For immediate release: Monday, July 14, 2014

Statement by Barbara Dorris of St. Louis, Outreach Director of SNAP, the Survivors Network of those Abused by Priests (314 503 0003, SNAPdorris@gmail.com)

Two new stories by Minnesota Public Radio – a ten minute piece and startling one hour documentary – shed disturbing light on the case of a Lafayette, Louisiana predator priest. Both are available now online.

Ten minute piece

Documentary

It includes painful interviews with Louisiana clergy sex abuse victims and their family members who contradict the carefully-crafted but patently false image of former Lafayette Bishop Harry Flynn as a “reformer” on abuse.

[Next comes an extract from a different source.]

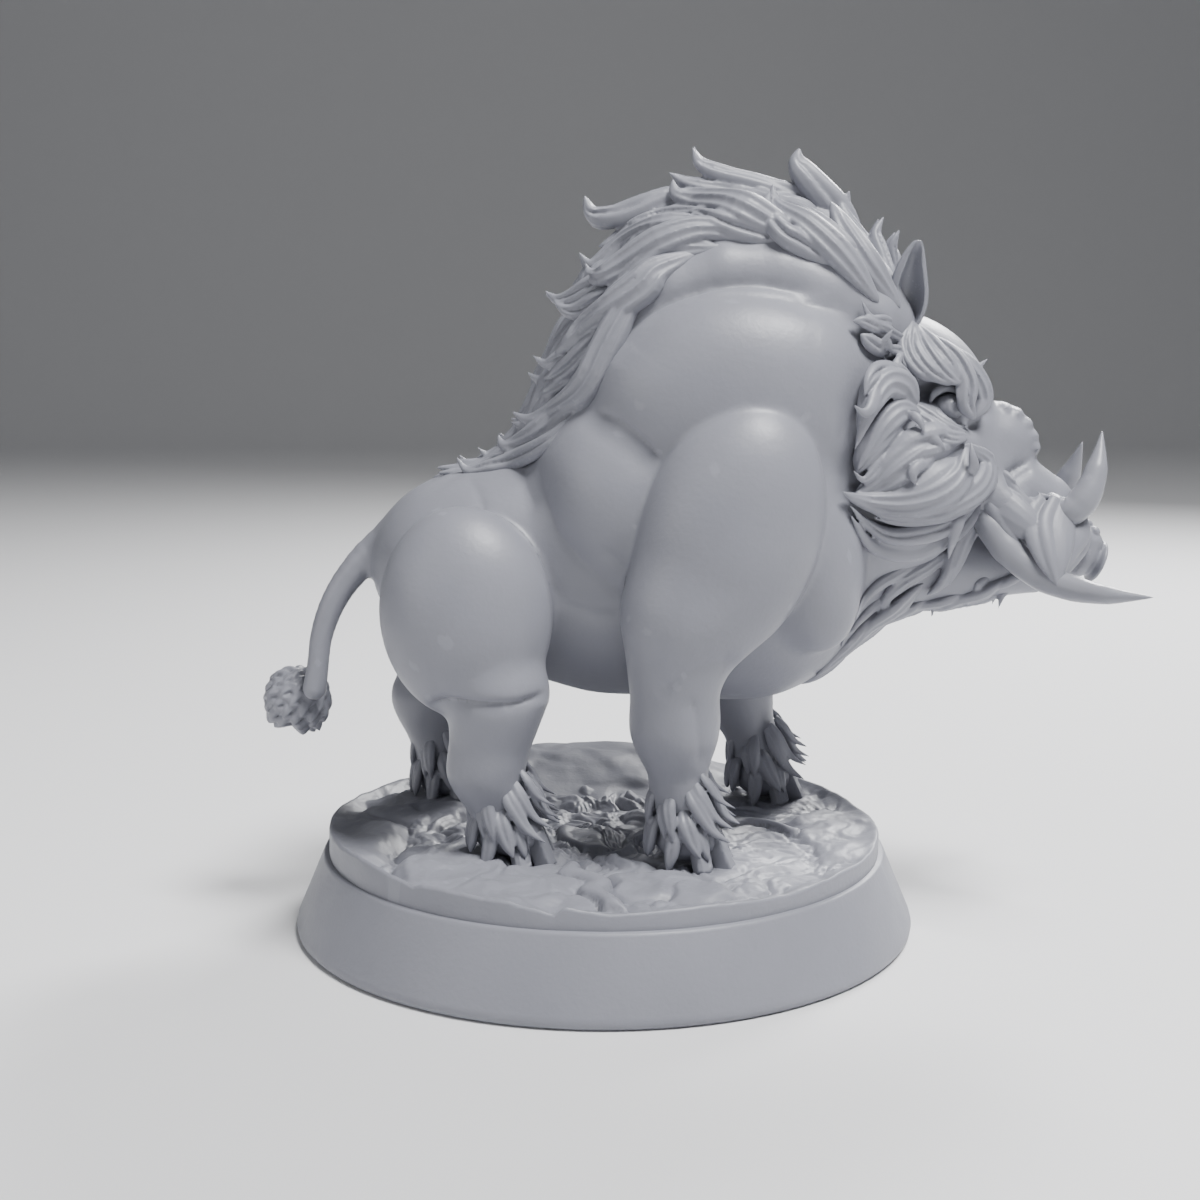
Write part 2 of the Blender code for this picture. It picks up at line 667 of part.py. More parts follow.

This is a very close look at how Flynn dealt with the horrific Fr. Gilbert Gauthe case. We are grateful that MPR unveiled Flynn’s deceit in Louisiana. For decades, church officials have claimed that prelates like Flynn and Boston’s Cardinal Sean O’Malley “cleaned up” abuse in dioceses far earlier than their colleagues. In our view, that’s a convenient and self-serving myth.

These Catholic officials were simply forced to deal with clergy sex crimes and cover ups sooner than their peers. And they learned, as MPR reports, that continued secrecy was key. Yet they used smart public relations and soothing words and symbolic gestures to foster a false impression of change.

MPR reports that the lesson Flynn learned in Lafayette and encouraged other bishops to follow was “express concern for victims, hire aggressive attorneys and disclose nothing. He did not ask the Vatican to kick out a single abusive priest.”